SWR2 Wort zum Tag

SWR2 Wort zum Tag

Der Speisesaal der Jugendherberge auf der niederländischen Nordseeinsel ist gut besetzt. Neben einem Tisch döst ein Blindenhund und wartet darauf, dass seine Herrin ihr Frühstück beendet hat. Drumherum sitzen Pärchen, Singles und Familien unterschiedlicher Sprache und Hautfarbe. Die Eltern mit den sechs Kindern haben sich zwei Tische zusammengeschoben, genauso wie die Seniorengruppe. Ein Mädchen mit Gehbehinderung steuert ihren Rollator über die abgesenkte Türschwelle auf die Terrasse. Draußen fragt ein junger Mann mit geistiger Behinderung alle Gäste, wo sie herkommen - und bekommt freundliche Antworten.
Ein niederländisches Hostel im Sommer. Mich hat die Atmosphäre dort begeistert. Da treffen sich Menschen mit ganz unterschiedlichen Bedürfnissen, aber alle fühlen sich willkommen. Verschieden zu sein ist kein Problem, sondern ganz normal - und sogar eine Bereicherung, weil alle bereit sind, sich auf diese bunte Mischung einzulassen.
Auch bei den Mitarbeitern der Jugendherberge ist die besondere Atmosphäre zu spüren. Alle sind für alles zuständig, niemand auf eine Rolle festgelegt. Die Chefin trifft man ebenso an der Rezeption wie beim Putzen, der junge Mann, der am Abend zuvor den coolen Barkeeper gegeben hat, zeigt am nächsten Tag beim Kinderprogramm seine fürsorgliche Seite.

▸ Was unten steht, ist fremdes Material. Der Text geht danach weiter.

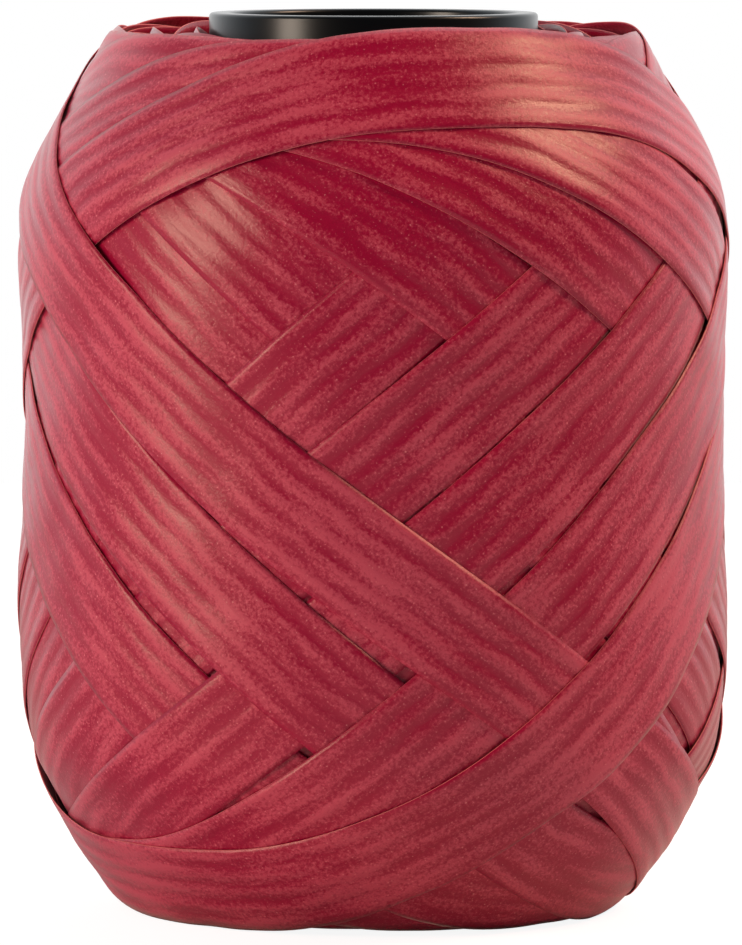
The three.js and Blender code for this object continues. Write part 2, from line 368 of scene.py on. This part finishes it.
def between(values, closing, fine_along, fine_across):
    """Values on a finer net than the ribbon's own stations and sides."""
    stations = np.vstack([values, values[:1] + closing])
    at = np.linspace(0, len(values), len(values) * fine_along, endpoint=False)
    low = np.floor(at).astype(int)
    share = (at - low)[:, None]
    rows = stations[low] * (1 - share) + stations[low + 1] * share
    at = np.linspace(0, values.shape[1] - 1, (values.shape[1] - 1) * fine_across + 1)
    low = np.minimum(np.floor(at).astype(int), values.shape[1] - 2)
    share = at - low
    return rows[:, low] * (1 - share) + rows[:, low + 1] * share


def lay(rounds):
    """Gives every turn its height off the form, layer by layer from the lowest."""
    laid = np.zeros(GRID)
    for layer in sorted({value for turns in rounds for value in turns.layer}):
        resting = [turns for turns in rounds if (turns.layer == layer).any()]
        for turns in resting:
            here = (turns.layer == layer)[:, None]
            beneath = laid[cells_at(turns.alongs, turns.azimuths)] - turns.stand
            beneath = np.where(here, beneath, NOTHING)
            settled = draped(beneath, turns) + turns.stand
            rise = RIBBON_THICKNESS + RIB_HEIGHT + TURN_GAP
            turns.height = np.where(here, settled + rise, turns.height)
        for turns in resting:
            here = np.repeat(turns.layer == layer, LAY_FINE[0])
            along = between(turns.alongs, 0, *LAY_FINE)
            cells = cells_at(along, between(turns.azimuths, turns.closing, *LAY_FINE))
            height = between(turns.height, 0, *LAY_FINE)
            np.maximum.at(laid, (cells[0][here], cells[1][here]), height[here])
    for turns in rounds:
        join_layers(turns)
        turns.height = evened(turns.height, int(HEIGHT_EASE / turns.station))
    return laid


def join_layers(turns):
    """Brings two turns of different layers to one height where they meet at the middle height."""
    reach = int(JOINT_FADE / turns.station)
    fade = np.cos(np.linspace(0, np.pi / 2, reach, endpoint=False)) ** 2
    count = len(turns.height)
    for joint in np.flatnonzero(turns.turn != np.roll(turns.turn, 1)):
        jump = turns.height[joint] - turns.height[joint - 1]
        turns.height[(joint + np.arange(reach)) % count] -= jump / 2 * fade[:, None]
        turns.height[(joint - 1 - np.arange(reach)) % count] += jump / 2 * fade[:, None]


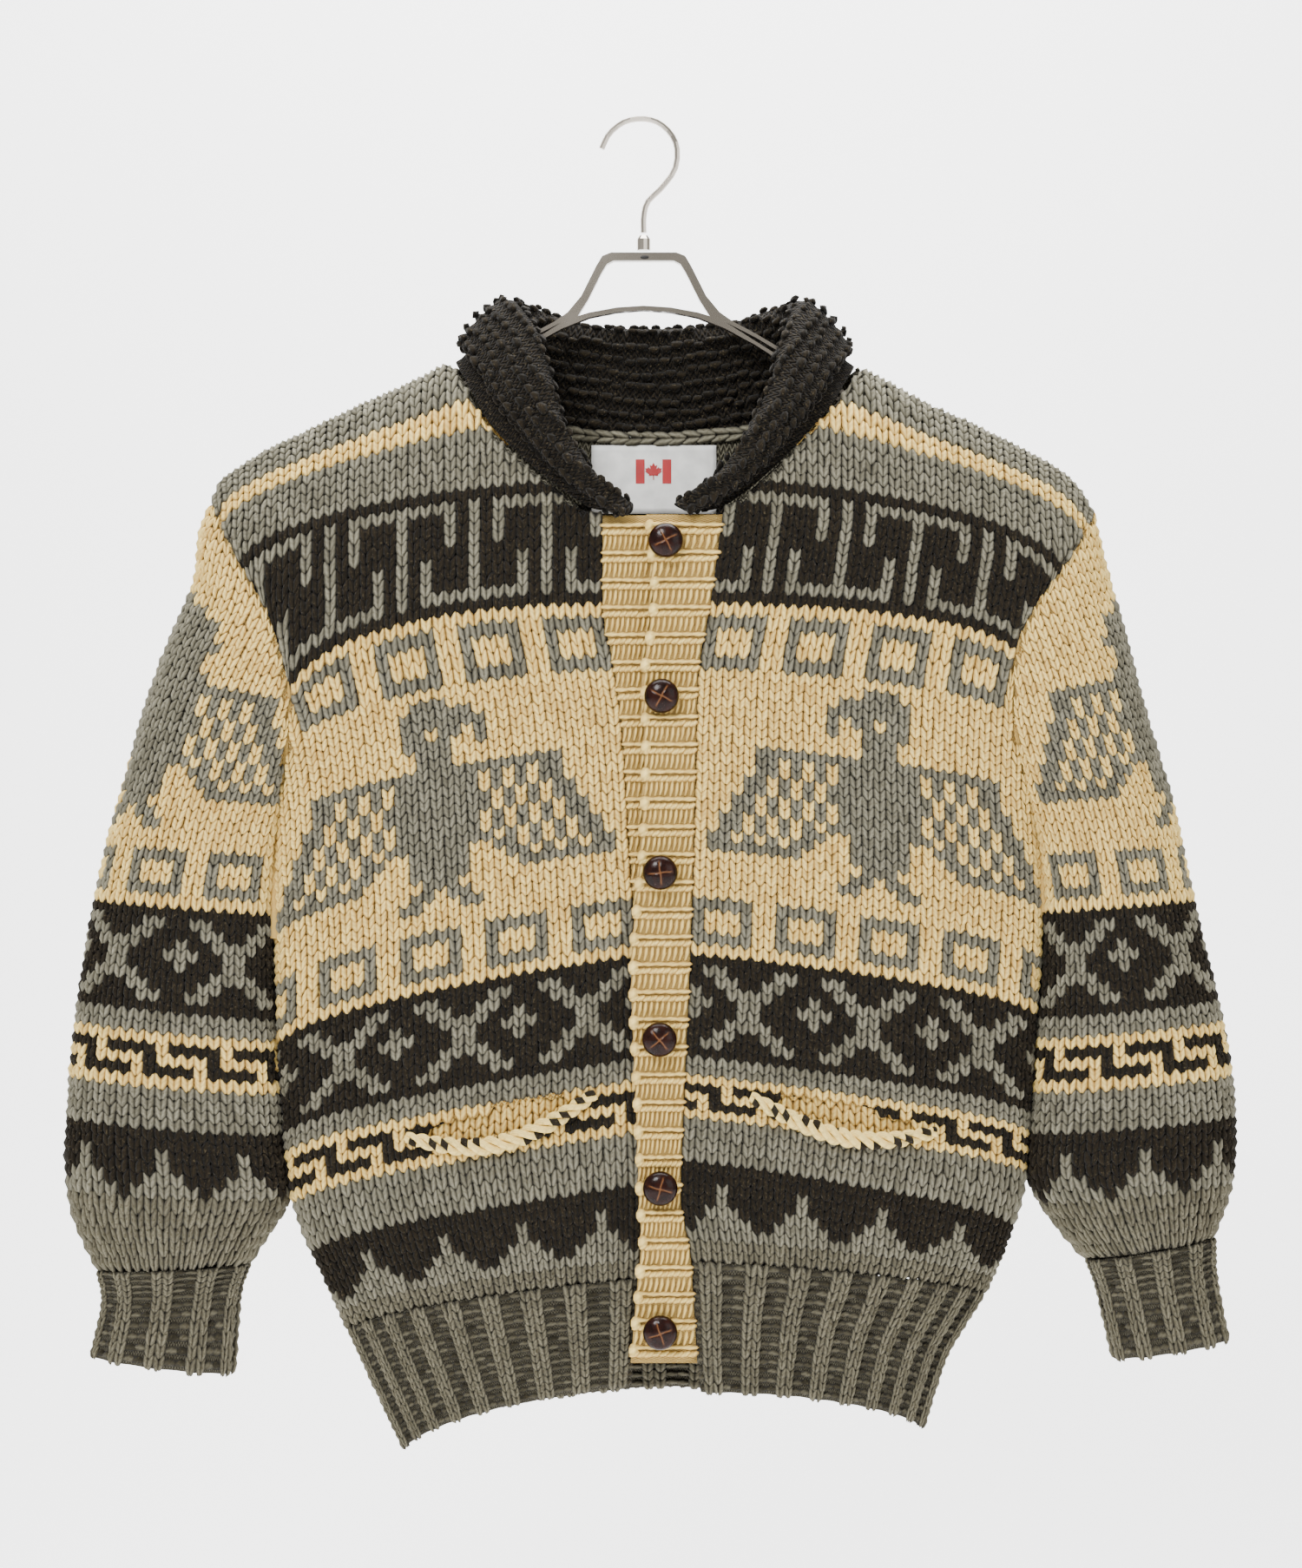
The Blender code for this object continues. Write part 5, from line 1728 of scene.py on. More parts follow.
    def build(self) -> list[Piece]:
        """Make the sleeve and return its pieces.

        Returns:
            Its pieces.
        """
        name = "sleeve_" + self.side.value
        shell, stitches = self.kit.panel(
            name, [f"{name}_{part}" for part in ("upper", "elbow", "lower")], self.grid(),
            lambda r, c: Charts.sleeve(r, c, self.side), 31)
        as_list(stitches)
        return [shell, *stitches]


@dataclass
class Rib:
    """A 2 x 2 ribbed edge: raised pairs of stitch columns with bumps sunk between."""

    kit: Kit
    name: str
    surface: Callable[[Array, Array], Array]
    ribs: int
    rows: int
    outward: Optional[float]
    height: float = 3.4
    KNIT = (1, 2)

    @property
    def ring(self) -> bool:
        """Whether it closes round an arm, so that outwards isn't forwards or backwards."""
        return self.outward is None

    def lifted(self, columns: Array) -> Grid:
        """Grid of corners at some columns, with the ribs' relief.

        Args:
            columns: places across the ribs, 4 to a rib.

        Returns:
            The grid, facing outwards.
        """
        v = np.linspace(0.0, 1.0, self.rows + 1)
        flat = Grid(self.surface(v[:, None], columns[None]), columns[:-1], np.arange(self.rows))
        normals = flat.normals(self.ring)
        if self.ring:
            centre = flat.corners[:, :-1].mean(axis=1, keepdims=True)
            sign = 1.0 if ((flat.corners - centre) * normals).sum() > 0.0 else -1.0
        else:
            sign = -1.0 if normals[..., 1].mean() * self.outward < 0.0 else 1.0
        relief = self.height * (0.5 + 0.5 * np.cos((columns - 1.5) * np.pi / 2.0))
        flat.corners = flat.corners + normals * sign * relief[None, :, None]
        return flat if sign > 0.0 else flat.flipped()

    def build(self) -> tuple[Piece, Piece]:
        """Make the shell and the stitches.

        Returns:
            Both pieces.
        """
        slot, total = "heather_wool", 4 * self.ribs
        grid = self.lifted(np.arange(0.0, total + 0.01, 0.5))
        shell = grid.shell(self.name, Yarn.HEATHER, slot, self.kit.finishes.ground, sunk=1.4,
                           ring=self.ring)
        edges = np.arange(-0.5, total + 0.6, 1.0)
        cells = self.lifted(edges[:-1] if self.ring else np.clip(edges, 0.0, total))
        areas, frames = cells.areas(), cells.frames(-1.2)
        wide = areas > 0.4 * np.median(areas)
        raised = np.isin(np.rint(cells.column + 0.5).astype(int) % 4, self.KNIT)[None]
        work = Knitting(self.kit, self.name + "_stitches", 40 + self.ribs)
        work.stitches(frames.pick(raised & wide), Yarn.HEATHER)
        # The sunk purl bumps have lower tones: painted shade in the troughs between the ribs.
        work.bumps("purl", frames.pick(~raised & wide), Yarn.HEATHER, (0.0, 0.6))
        return shell, work.finish(slot)


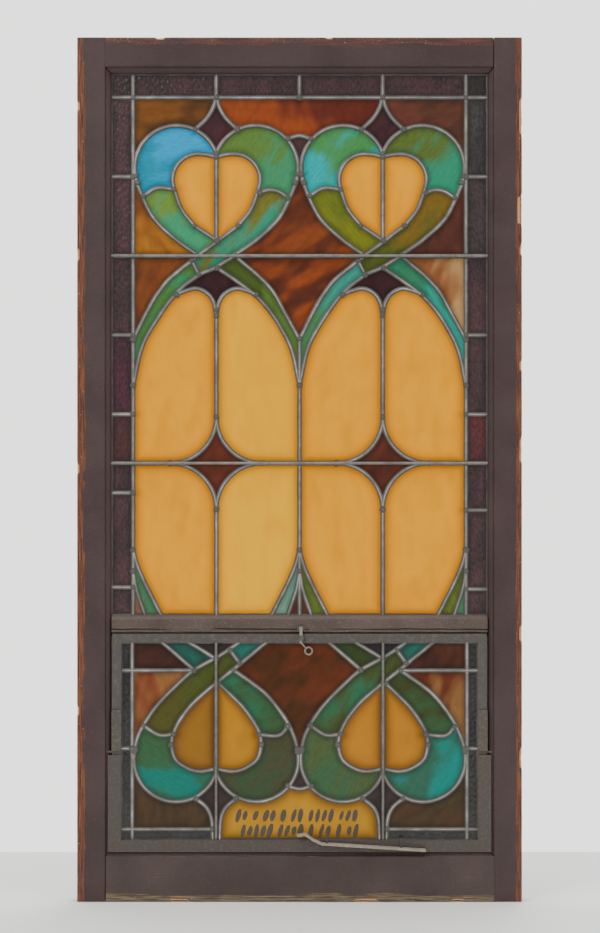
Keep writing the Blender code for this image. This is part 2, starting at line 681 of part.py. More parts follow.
STEEL = (0.11, 0.10, 0.09)
OLD_STEEL = (0.30, 0.27, 0.23)


def rod(name, centre, axis, start, stop, diameter):
    """A round bar, smooth along its length."""
    bm = bmesh.new()
    prism(bm, circle(centre, diameter / 2), axis, start, stop)
    return finish(name, bm, STEEL, 0.5, 0.8, smooth_angle=math.radians(40))


def slabs(name, groups, levels, colour):
    """A steel piece in flat slabs, each covered by its own outlines."""
    vertices, faces, masks = cells(groups)
    return finish(name, stacked(vertices, faces, levels, masks), colour, 0.5, 0.8)


def rectangle(x0, z0, x1, z1):
    """Four corners of an upright rectangle."""
    return np.array([(x0, z0), (x1, z0), (x1, z1), (x0, z1)])


# Saddle bars: two across the fixed light, let into the stiles, and two upright
# ones soldered to the leads of the vent.
for name, bar_z in zip(("lower_saddle_bar", "upper_saddle_bar"), UPPER_BAR_ZS):
    rod(name, (BAR_Y, bar_z), "x", -SIGHT_X - BAR_SINKING, SIGHT_X + BAR_SINKING, BAR_DIAMETER)

VENT_ROD_Y = VENT_GLASS_Y - CAME_DEPTH / 2 - GAP - BAR_DIAMETER / 2
for hand, middle in zip(("left", "right"), HEARTS):
    rod(f"vent_{hand}_bar", (vent.real((middle, 0))[0], VENT_ROD_Y), "z",
        VENT_SIGHT_BOTTOM + GAP, VENT_SIGHT_TOP - GAP, BAR_DIAMETER)

# Steel vent: a sash of angle bar on two side pivots. Above the pivots it closes
# against a stop on the outside, below them against a flange on the room side.
vent_corners = (-VENT_X, VENT_BOTTOM), (VENT_X, VENT_TOP)
sash = slabs("vent_sash", [frame_strips(*vent_corners, VENT_FACE), frame_strips(*vent_corners, VENT_WEB)],
             [VENT_FRONT, VENT_FRONT + VENT_LEAF, VENT_BACK], STEEL)
for side in (-1, 1):
    join(sash, circle((PIVOT_Y, PIVOT_HEIGHT), PIVOT_PIN_DIAMETER / 2), "x",
         side * (VENT_X - VENT_WEB / 2), side * (VENT_X + PIVOT_PIN_LENGTH))

frame_x = REBATE_X - GAP
frame_bottom = BOTTOM_SIGHT - REBATE_WIDTH + GAP
frame_top = TRANSOM_BOTTOM + REBATE_WIDTH - GAP
liner = frame_strips((-frame_x, frame_bottom), (frame_x, frame_top), LINER_THICKNESS)
stop_x = VENT_X - STOP_OVERLAP
stop_foot = PIVOT_HEIGHT + PIVOT_STOP_CLEARANCE
stop = [rectangle(-frame_x, VENT_TOP - STOP_OVERLAP, frame_x, frame_top),
        rectangle(-frame_x, stop_foot, -stop_x, frame_top),
        rectangle(stop_x, stop_foot, frame_x, frame_top)]
stop_y = VENT_BACK + GAP
slabs("vent_frame", [liner, liner + stop, liner],
      [REBATE_Y + GAP, stop_y, stop_y + STOP_THICKNESS, BACK], STEEL)

flange_x = SIGHT_X + FLANGE_OUTREACH
flange_foot = BOTTOM_SIGHT - FLANGE_DROP
flange_head = PIVOT_HEIGHT - FLANGE_PIVOT_GAP
flange_back = VENT_FRONT - GAP
flange_front = flange_back - STOP_THICKNESS
flange = slabs("vent_lower_flange", [[
    rectangle(-flange_x, flange_foot, flange_x, VENT_SIGHT_BOTTOM),
    rectangle(-flange_x, flange_foot, -VENT_SIGHT_X, flange_head),
    rectangle(VENT_SIGHT_X, flange_foot, flange_x, flange_head)]],
    [flange_front, flange_back], STEEL)

for side, hand in ((-1, "left"), (1, "right")):
    edges = sorted((side * VENT_SIGHT_X, side * (SIGHT_X - 2 * GAP)))
    slabs(f"{hand}_pivot_sleeve", [[rectangle(
        edges[0], PIVOT_HEIGHT + SLEEVE_PIVOT_GAP, edges[1], PIVOT_HEIGHT + SLEEVE_LENGTH)]],
        [flange_back - SLEEVE_THICKNESS, flange_back], OLD_STEEL)

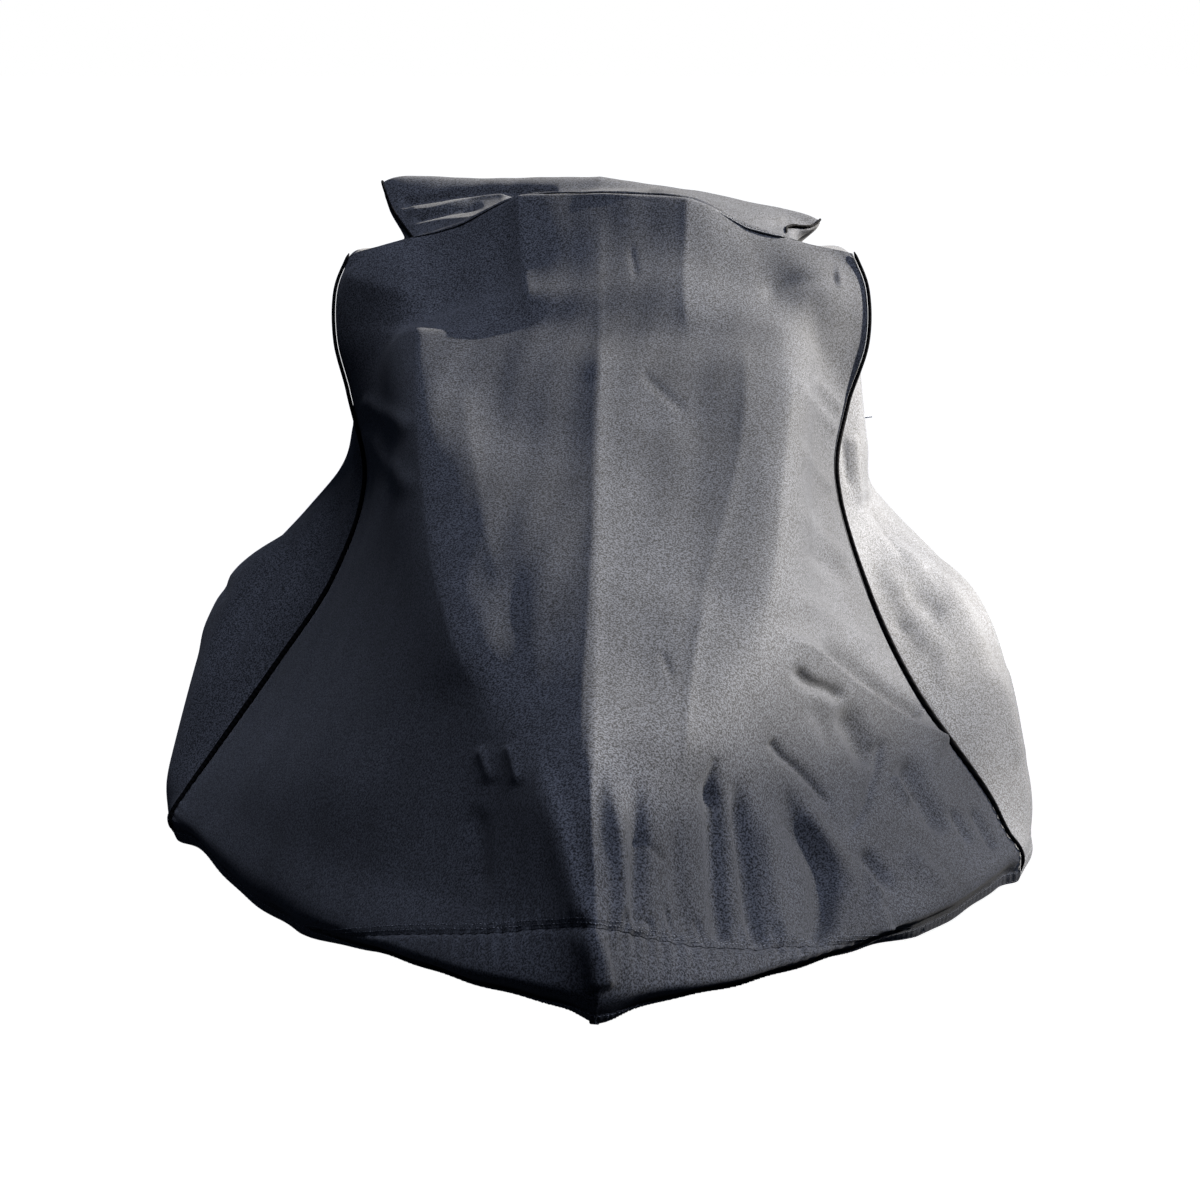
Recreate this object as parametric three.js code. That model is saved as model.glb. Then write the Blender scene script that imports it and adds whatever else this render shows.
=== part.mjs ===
import * as THREE from 'three';

// A fitted cover for a personal watercraft, in the shape in which it hangs.
// Millimetres, +Z up, the bow towards -Y and the stern towards +Y.
// The tables count y from the tip of the bow and z from the hem under the bow.
// The part's origin is the point that holds the cover up, inside, under its top.

const CLOTH = 2;
const SEAM_GAP = 0.5;
const TOP_SUPPORT = { x: 0, y: 1465, z: 776 };

const PIPING = { radius: 2.5, lift: 0.3, sides: 8 };
const BINDING = { radius: 2.2, lift: 0.3, sides: 6 };

const COLOURS = {
  canvas: '#34373c',
  piping: '#17181b',
  tab: '#a9aaac',
};

// Cells of the cloth on each side of the centre line, and lengthwise.
const CELLS = { crease: 4, edge: 8, barEnd: 13, barUnder: 15, flank: 15, hood: 22, seam: 22 };
const CORNER = CELLS.hood;
const HEM = CELLS.hood + CELLS.seam;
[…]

Ich finde, das kommt dem ziemlich nahe, was Jesus gelebt und gewollt hat. Er hat Menschen zusammengebracht, die sich sonst nicht begegnet wären. Und er hat sie ganz neue Möglichkeiten und Fähigkeiten entdecken lassen. Weil in seiner Gegenwart eine besondere Atmosphäre - ein besonderer Geist zu spüren war, in dem sich Menschen angenommen und erst genommen gefühlt haben.
Mich hat diese Urlaubserfahrung zum Träumen gebracht. Wie wäre es, wenn unsere ganze Gesellschaft von diesem Geist beseelt wäre?
Natürlich, ich mache mir nichts vor. In einem Hostel treffen sich entspannte Menschen in Urlaubsstimmung, die meisten aus der Mittelschicht, für eine begrenzte Zeit. Und Ferienjobber, die im Herbst an die Uni zurückkehren. Im normalen Leben, umgeben von Konkurrenzdruck am Arbeitsplatz, Konflikten in der Nachbarschaft und Stress im Familienalltag, ist alles komplizierter.
Trotzdem - ein wenig möchte ich diesen Urlaubstraum weiterträumen: Wie wäre das? Menschen mit Behinderungen sind überall akzeptiert und werden nicht noch zusätzlich behindert. Es ist normal, dass die eine keine Kinder hat und der andere dafür sechs. Und niemand muss das gleich bewerten. Es gibt weniger Einrichtungen nur für Kinder, nur für Jugendliche oder nur für ältere Menschen und dafür mehr Orte, an denen sich alle begegnen. Und alle können miteinander ihre unterschiedlichen Fähigkeiten entdecken.
Ein Urlaubstraum, vielleicht. Aber für mich ein sehr inspirierender.